◆ **WRITTEN EXERCISE**: Restate word for word the lines that begin the listing and end with the line holding "TAN_FOLD = MouthFold(reach=0.24, height=0.48)".

A block of data:

--- Begin ---

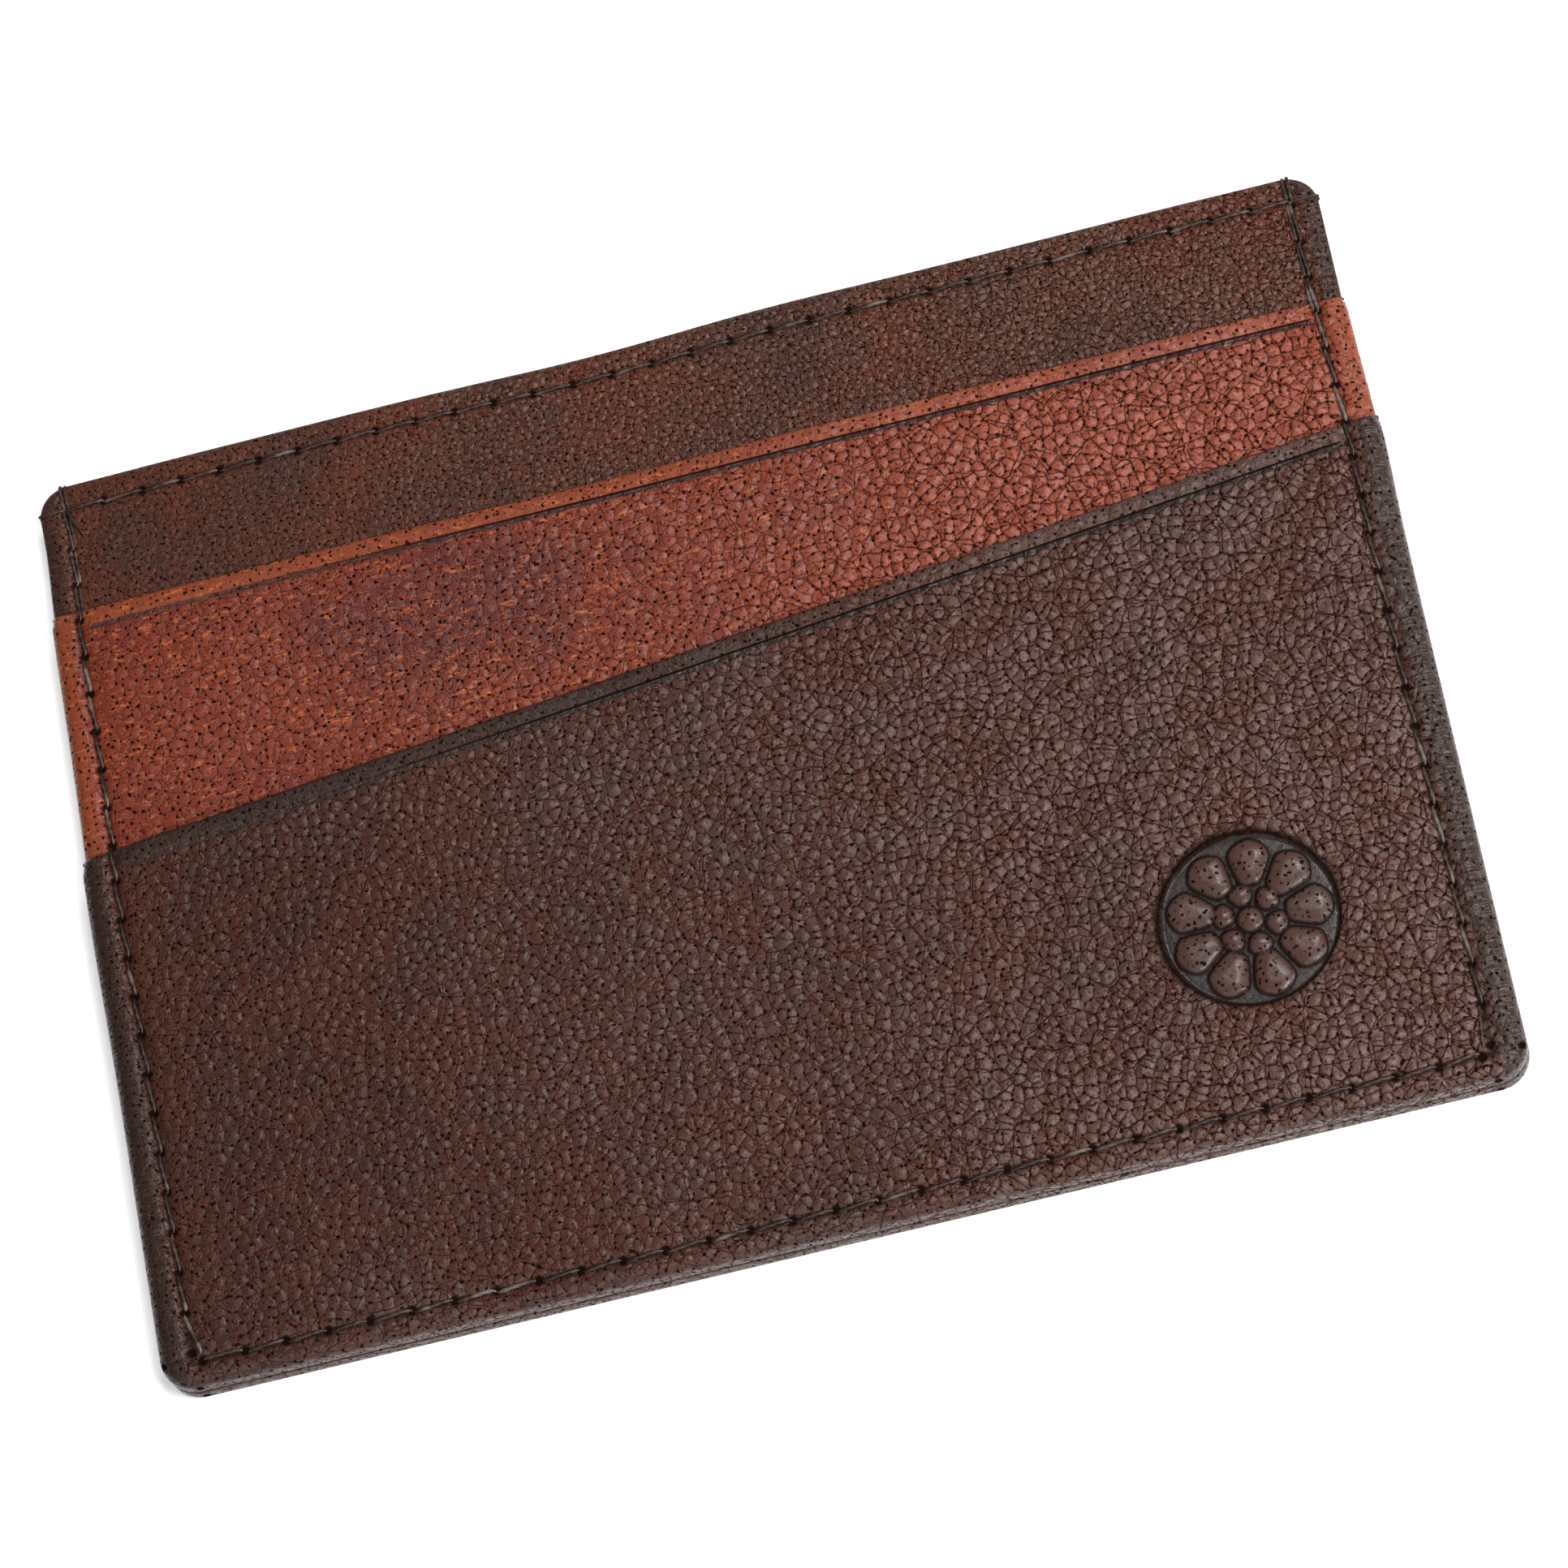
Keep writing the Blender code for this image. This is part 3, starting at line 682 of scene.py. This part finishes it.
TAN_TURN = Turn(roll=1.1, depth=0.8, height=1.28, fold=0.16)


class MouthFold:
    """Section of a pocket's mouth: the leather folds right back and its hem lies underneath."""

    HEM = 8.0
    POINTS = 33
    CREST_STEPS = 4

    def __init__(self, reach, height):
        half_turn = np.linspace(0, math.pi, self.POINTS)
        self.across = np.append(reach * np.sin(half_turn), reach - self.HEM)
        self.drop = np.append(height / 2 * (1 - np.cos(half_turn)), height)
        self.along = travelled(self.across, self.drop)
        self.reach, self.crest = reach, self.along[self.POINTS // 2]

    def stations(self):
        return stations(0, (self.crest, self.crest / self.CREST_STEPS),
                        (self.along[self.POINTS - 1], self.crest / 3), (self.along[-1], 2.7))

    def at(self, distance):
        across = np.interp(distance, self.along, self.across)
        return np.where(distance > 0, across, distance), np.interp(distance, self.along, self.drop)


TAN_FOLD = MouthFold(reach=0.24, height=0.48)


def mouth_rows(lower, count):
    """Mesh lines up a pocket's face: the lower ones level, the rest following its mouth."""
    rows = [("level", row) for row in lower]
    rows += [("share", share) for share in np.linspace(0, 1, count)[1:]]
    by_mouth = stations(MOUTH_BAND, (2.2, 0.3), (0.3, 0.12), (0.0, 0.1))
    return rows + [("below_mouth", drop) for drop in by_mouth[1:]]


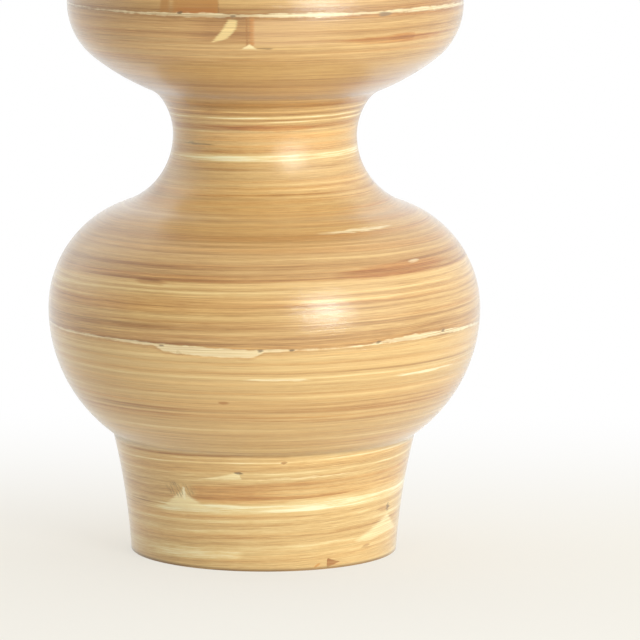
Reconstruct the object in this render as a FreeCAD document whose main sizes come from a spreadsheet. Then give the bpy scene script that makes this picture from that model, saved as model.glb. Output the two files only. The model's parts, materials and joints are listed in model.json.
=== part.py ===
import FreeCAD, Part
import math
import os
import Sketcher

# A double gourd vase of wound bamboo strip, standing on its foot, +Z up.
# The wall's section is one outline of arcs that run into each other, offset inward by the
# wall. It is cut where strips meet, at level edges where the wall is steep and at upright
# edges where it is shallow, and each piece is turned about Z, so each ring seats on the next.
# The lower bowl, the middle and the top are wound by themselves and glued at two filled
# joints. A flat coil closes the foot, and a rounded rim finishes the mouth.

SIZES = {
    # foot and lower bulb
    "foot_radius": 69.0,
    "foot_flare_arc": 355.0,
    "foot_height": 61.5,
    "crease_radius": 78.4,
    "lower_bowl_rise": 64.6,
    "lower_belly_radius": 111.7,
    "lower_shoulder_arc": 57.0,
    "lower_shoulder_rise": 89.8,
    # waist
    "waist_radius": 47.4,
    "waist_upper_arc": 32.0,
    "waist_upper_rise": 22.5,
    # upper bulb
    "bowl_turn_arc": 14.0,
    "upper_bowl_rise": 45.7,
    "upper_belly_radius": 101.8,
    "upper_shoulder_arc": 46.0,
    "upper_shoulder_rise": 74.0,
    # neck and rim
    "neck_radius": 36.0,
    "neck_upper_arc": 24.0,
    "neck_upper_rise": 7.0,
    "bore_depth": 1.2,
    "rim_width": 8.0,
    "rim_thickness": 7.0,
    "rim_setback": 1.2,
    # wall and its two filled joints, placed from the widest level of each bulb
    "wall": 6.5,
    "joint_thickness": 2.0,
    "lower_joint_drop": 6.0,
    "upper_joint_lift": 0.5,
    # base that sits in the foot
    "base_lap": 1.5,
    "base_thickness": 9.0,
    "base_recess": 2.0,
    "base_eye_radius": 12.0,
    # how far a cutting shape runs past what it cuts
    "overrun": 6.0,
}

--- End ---

◆ **RIGHT ANSWER**:
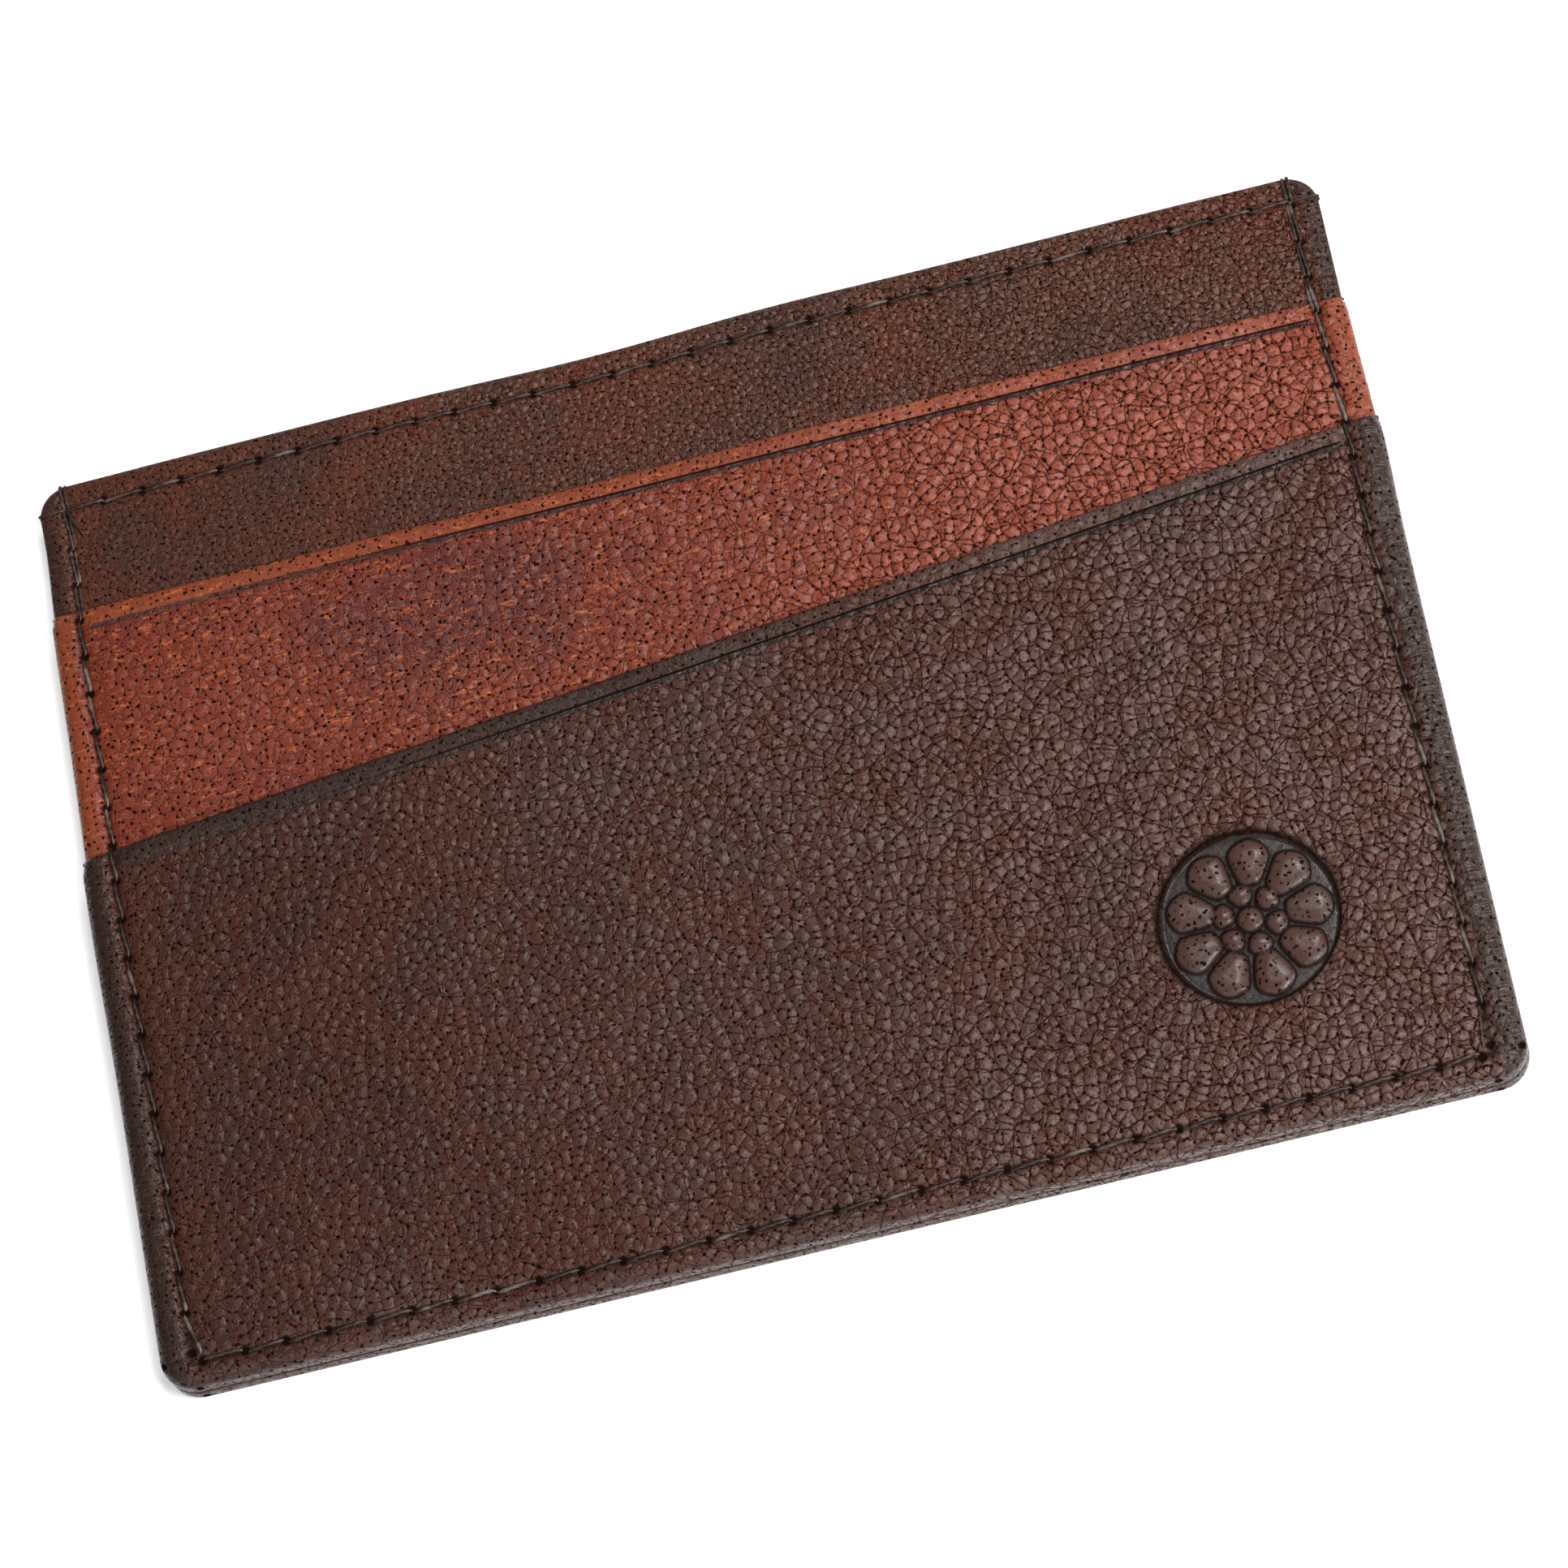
Keep writing the Blender code for this image. This is part 3, starting at line 682 of scene.py. This part finishes it.
TAN_TURN = Turn(roll=1.1, depth=0.8, height=1.28, fold=0.16)


class MouthFold:
    """Section of a pocket's mouth: the leather folds right back and its hem lies underneath."""

    HEM = 8.0
    POINTS = 33
    CREST_STEPS = 4

    def __init__(self, reach, height):
        half_turn = np.linspace(0, math.pi, self.POINTS)
        self.across = np.append(reach * np.sin(half_turn), reach - self.HEM)
        self.drop = np.append(height / 2 * (1 - np.cos(half_turn)), height)
        self.along = travelled(self.across, self.drop)
        self.reach, self.crest = reach, self.along[self.POINTS // 2]

    def stations(self):
        return stations(0, (self.crest, self.crest / self.CREST_STEPS),
                        (self.along[self.POINTS - 1], self.crest / 3), (self.along[-1], 2.7))

    def at(self, distance):
        across = np.interp(distance, self.along, self.across)
        return np.where(distance > 0, across, distance), np.interp(distance, self.along, self.drop)


TAN_FOLD = MouthFold(reach=0.24, height=0.48)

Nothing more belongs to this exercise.